Moedas: habitação sem “partidarite” e impacto da JMJ
Ainda no Campus da Liberdade ’23, o protagonista da conferência “As cidades como centros de inovação”, Carlos Moedas, descreve-se como “pessoa política” que assenta em três pilares: impacto, intimidade (diferente da proximidade), inspiração. O importante no caso de um líder, seja qual for a área, é, segundo o presidente da Câmara Municipal de Lisboa a capacidade de impactar o outro e usou um dos temas do momento para o explicar:
“O político antigo quer resolver o problema da habitação através da partidarite, da discussão do partido, e problema resolve-se com muitas soluções concretas: quando cheguei à câmara de Lisboa pensei que não ia conseguir construir casa de um dia para o outro, mas há casas vazias que podem ser imediatamente recuperadas e há a capacidade de ajudar a pagar a renda a quem está a pagar muito”, explica, frisando que neste momento a autarquia tem 800 famílias nesta situação e chegará às mil em breve.

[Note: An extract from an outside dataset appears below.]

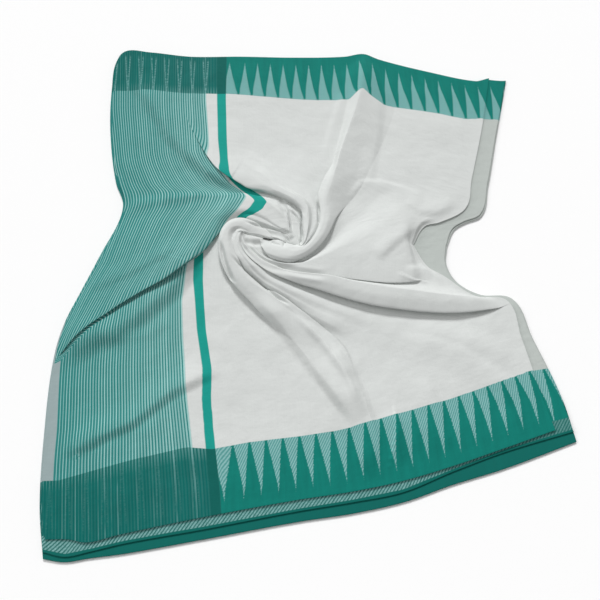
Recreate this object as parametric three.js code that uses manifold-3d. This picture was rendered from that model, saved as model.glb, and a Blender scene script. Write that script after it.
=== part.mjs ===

Trata-se do “concreto”, da capacidade de “tomar medidas concretas para mudar a vida das pessoas” e, num país como Portugal, com hierarquias fortes, Moedas realça que é preciso combater a ideia da “questão do político que se posicionava acima dos outros”, já que um “político não é um super-homem ou uma super-mulher”.
Questionado sobre a Jornada Mundial da Juventude e o impacto na economia, Moedas justifica que em causa estão indicadores diários do BdP, que “não têm qualquer capacidade” para explicar “o que é que foi o impacto económico até porque uma semana depois saiu notícia a dizer que cartões de crédito aumentaram em 15% o consumo nessa semana”. Para o presidente da autarquia, “são tendências diárias que não significam exatamente nada”.
E quer esperar para ver: “Se tiver acontecido isso Lisboa [impacto negativo na economia] terá sido a única cidade do mundo em que uma JMJ teve impacto negativo na economia, o que me parece uma coisa impossível.” Carlos Moedas usou ainda o argumento de quanto custaria “uma campanha publicitária em que Lisboa chega a 500 milhões de lares no mundo com imagens todos os dias durante seis dias” como aconteceu na jornada.